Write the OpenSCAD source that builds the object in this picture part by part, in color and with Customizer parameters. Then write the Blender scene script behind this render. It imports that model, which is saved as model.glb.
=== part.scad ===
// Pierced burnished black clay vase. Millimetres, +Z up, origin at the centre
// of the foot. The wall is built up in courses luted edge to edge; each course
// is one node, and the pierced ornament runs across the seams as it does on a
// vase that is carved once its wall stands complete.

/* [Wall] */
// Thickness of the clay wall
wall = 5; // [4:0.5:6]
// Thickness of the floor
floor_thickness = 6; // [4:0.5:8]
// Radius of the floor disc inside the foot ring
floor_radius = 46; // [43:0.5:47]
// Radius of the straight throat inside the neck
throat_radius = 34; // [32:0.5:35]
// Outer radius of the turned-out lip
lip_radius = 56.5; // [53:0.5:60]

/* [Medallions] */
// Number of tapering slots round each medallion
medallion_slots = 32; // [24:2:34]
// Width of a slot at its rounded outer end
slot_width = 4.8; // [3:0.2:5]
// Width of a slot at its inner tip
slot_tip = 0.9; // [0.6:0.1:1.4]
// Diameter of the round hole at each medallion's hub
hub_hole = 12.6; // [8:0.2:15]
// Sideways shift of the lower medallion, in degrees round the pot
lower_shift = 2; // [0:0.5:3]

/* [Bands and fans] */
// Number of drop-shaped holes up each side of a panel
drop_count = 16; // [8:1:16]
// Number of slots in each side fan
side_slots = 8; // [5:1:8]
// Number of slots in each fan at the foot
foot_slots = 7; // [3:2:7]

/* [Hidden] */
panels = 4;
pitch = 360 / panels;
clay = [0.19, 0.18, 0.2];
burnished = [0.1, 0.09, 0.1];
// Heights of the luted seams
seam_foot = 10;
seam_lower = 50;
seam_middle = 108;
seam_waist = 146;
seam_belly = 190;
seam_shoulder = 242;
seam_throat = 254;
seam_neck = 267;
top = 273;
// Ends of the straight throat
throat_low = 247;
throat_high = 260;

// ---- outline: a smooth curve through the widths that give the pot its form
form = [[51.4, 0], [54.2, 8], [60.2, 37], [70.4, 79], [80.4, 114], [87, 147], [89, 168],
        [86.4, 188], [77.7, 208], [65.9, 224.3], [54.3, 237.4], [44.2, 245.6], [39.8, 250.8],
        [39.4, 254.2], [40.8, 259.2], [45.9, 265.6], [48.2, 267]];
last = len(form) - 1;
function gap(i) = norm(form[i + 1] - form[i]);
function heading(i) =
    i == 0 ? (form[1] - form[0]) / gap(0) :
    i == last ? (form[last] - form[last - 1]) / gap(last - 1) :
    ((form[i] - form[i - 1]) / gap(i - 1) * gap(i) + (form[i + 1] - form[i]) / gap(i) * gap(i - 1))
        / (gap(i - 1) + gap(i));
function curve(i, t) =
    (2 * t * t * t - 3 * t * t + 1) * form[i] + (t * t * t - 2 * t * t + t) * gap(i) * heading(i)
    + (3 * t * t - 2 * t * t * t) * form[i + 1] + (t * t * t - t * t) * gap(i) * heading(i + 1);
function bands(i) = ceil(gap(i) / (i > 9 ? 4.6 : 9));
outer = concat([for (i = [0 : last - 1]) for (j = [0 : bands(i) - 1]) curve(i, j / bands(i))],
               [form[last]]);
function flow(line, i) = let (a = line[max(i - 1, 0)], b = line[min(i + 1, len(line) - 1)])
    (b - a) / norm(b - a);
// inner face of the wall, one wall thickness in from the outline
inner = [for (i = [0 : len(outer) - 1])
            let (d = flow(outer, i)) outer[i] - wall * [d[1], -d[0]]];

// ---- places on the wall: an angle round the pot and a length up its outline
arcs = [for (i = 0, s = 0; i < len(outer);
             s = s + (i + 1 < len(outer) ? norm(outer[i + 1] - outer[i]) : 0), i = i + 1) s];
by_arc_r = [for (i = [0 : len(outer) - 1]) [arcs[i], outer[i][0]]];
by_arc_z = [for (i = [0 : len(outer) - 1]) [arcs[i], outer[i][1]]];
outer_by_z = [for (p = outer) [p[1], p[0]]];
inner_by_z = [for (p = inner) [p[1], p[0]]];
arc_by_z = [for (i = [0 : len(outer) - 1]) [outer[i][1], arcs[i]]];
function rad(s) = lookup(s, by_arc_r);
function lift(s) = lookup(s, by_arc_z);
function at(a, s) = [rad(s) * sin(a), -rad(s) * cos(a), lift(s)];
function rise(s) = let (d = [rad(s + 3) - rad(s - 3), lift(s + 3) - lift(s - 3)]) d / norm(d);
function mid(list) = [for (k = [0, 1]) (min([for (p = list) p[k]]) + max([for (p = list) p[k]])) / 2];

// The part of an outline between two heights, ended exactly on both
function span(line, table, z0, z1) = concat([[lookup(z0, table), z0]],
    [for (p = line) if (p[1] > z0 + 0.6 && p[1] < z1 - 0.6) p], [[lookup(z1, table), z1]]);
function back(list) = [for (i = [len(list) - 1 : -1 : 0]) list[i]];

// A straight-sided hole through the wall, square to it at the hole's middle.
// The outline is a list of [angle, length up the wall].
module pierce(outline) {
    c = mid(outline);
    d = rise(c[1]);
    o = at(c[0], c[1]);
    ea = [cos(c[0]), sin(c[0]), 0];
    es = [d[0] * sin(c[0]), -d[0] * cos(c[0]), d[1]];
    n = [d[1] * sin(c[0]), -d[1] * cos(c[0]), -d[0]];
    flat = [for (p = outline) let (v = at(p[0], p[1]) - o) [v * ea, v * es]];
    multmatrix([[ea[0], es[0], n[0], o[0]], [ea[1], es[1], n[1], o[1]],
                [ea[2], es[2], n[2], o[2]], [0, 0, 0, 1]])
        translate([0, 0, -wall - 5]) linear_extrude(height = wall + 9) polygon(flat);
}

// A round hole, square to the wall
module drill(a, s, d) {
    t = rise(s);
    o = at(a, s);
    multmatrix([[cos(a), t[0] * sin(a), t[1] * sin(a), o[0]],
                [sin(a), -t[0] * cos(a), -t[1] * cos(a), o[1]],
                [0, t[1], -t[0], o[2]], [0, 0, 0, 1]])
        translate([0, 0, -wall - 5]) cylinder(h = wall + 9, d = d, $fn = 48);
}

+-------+

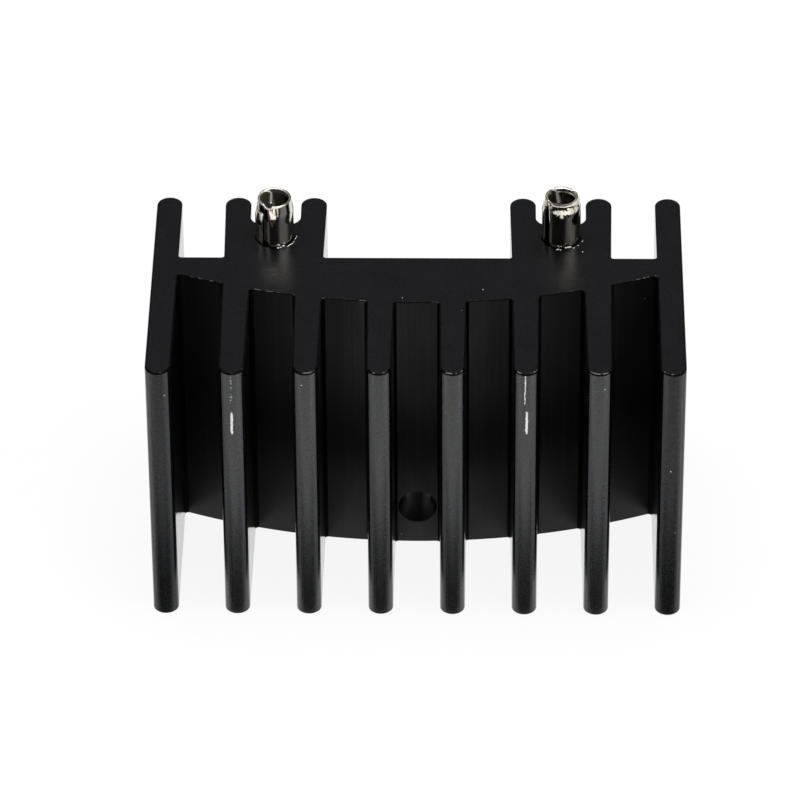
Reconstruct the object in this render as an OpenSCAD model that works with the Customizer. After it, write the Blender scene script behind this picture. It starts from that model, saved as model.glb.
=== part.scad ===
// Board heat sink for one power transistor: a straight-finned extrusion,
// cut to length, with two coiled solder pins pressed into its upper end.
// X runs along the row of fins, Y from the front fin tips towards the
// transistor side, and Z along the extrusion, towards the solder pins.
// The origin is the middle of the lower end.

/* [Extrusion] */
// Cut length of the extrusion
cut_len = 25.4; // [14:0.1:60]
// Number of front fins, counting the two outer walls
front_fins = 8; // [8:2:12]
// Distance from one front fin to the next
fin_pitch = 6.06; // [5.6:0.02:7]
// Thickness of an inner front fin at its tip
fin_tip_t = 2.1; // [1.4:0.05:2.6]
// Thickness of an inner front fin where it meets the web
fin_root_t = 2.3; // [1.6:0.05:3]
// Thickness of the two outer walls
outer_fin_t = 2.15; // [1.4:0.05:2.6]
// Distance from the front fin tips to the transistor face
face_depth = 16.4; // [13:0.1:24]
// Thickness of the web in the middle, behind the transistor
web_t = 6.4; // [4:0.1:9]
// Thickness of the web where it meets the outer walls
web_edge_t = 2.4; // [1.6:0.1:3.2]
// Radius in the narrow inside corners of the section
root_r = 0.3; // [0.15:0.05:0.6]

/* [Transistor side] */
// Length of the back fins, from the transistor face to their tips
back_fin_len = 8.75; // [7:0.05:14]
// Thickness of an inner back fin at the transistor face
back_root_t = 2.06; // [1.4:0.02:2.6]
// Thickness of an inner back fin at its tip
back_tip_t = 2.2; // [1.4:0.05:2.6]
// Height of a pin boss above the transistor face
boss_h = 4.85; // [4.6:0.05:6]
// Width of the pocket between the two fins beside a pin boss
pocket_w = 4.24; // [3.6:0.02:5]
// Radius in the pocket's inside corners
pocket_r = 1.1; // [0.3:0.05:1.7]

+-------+

Aim
Exactly repeat the lines from the line with "Reconstruct the object" to the line with "the lower end.", including both, and output nothing else.

Answer for this exercise
Reconstruct the object in this render as an OpenSCAD model that works with the Customizer. After it, write the Blender scene script behind this picture. It starts from that model, saved as model.glb.
=== part.scad ===
// Board heat sink for one power transistor: a straight-finned extrusion,
// cut to length, with two coiled solder pins pressed into its upper end.
// X runs along the row of fins, Y from the front fin tips towards the
// transistor side, and Z along the extrusion, towards the solder pins.
// The origin is the middle of the lower end.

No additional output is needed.